◆ **Directions**: Write out all of the data without omission, exactly as shown.

· · · · ·

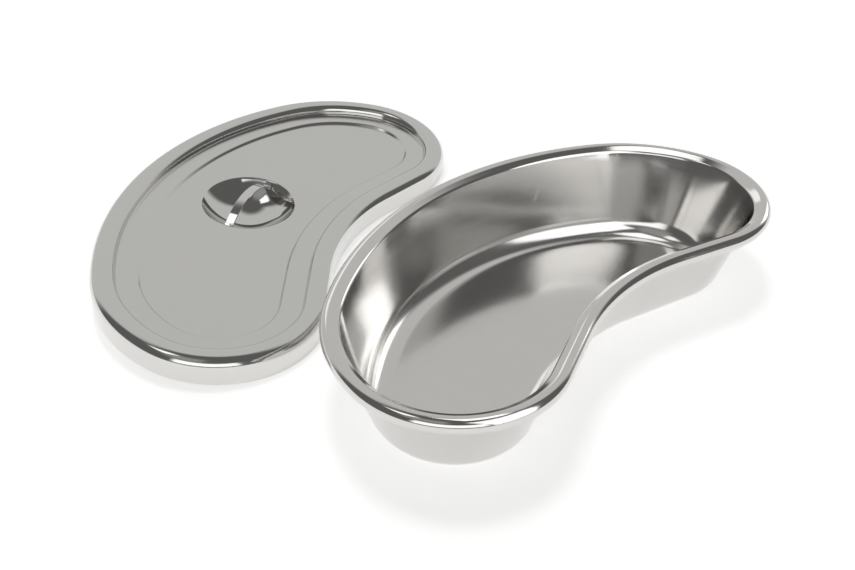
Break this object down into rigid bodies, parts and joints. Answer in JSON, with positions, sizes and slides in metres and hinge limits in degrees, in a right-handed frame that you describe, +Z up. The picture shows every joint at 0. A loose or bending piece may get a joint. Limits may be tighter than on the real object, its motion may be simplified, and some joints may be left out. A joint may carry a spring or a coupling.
{
  "type": "kidney dish",
  "caption": "Kidney-shaped steel instrument dish with a rolled rim, and its matching lid with a sunken finger recess bridged by a strap handle.",
  "frame": {"origin": "centre of the dish's flat underside, on the surface that it stands on", "axes": "+X along the dish's length, +Y towards its convex back and the lid behind it, +Z up"},
  "size_m": [0.2695, 0.2885, 0.044],
  "materials": {
    "dish_steel": "satin inside and out, polished rolled rim",
    "lid_steel": "satin, with a brighter polished finger recess",
    "handle_steel": "polished"
  },
  "bodies": {
    "dish": {"dish": "dish_steel"},
    "lid": {"lid": "lid_steel", "strap_handle": "handle_steel"}
  },
  "joints": [
    {"name": "lid_lift", "type": "slide", "parent": "dish", "child": "lid", "axis": [0, 0, 1], "range_m": [0, 0.15]}
  ]
}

· · · · ·

◆ **The completed task**:
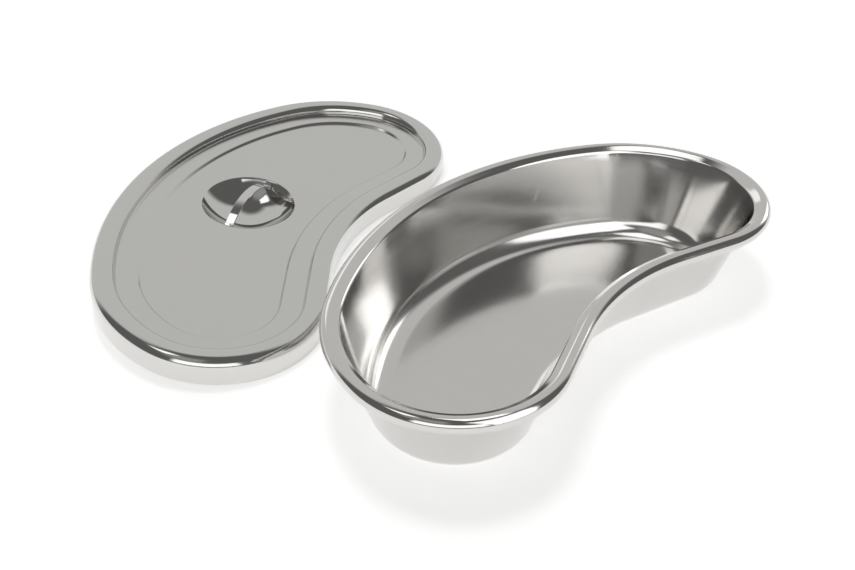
Break this object down into rigid bodies, parts and joints. Answer in JSON, with positions, sizes and slides in metres and hinge limits in degrees, in a right-handed frame that you describe, +Z up. The picture shows every joint at 0. A loose or bending piece may get a joint. Limits may be tighter than on the real object, its motion may be simplified, and some joints may be left out. A joint may carry a spring or a coupling.
{
  "type": "kidney dish",
  "caption": "Kidney-shaped steel instrument dish with a rolled rim, and its matching lid with a sunken finger recess bridged by a strap handle.",
  "frame": {"origin": "centre of the dish's flat underside, on the surface that it stands on", "axes": "+X along the dish's length, +Y towards its convex back and the lid behind it, +Z up"},
  "size_m": [0.2695, 0.2885, 0.044],
  "materials": {
    "dish_steel": "satin inside and out, polished rolled rim",
    "lid_steel": "satin, with a brighter polished finger recess",
    "handle_steel": "polished"
  },
  "bodies": {
    "dish": {"dish": "dish_steel"},
    "lid": {"lid": "lid_steel", "strap_handle": "handle_steel"}
  },
  "joints": [
    {"name": "lid_lift", "type": "slide", "parent": "dish", "child": "lid", "axis": [0, 0, 1], "range_m": [0, 0.15]}
  ]
}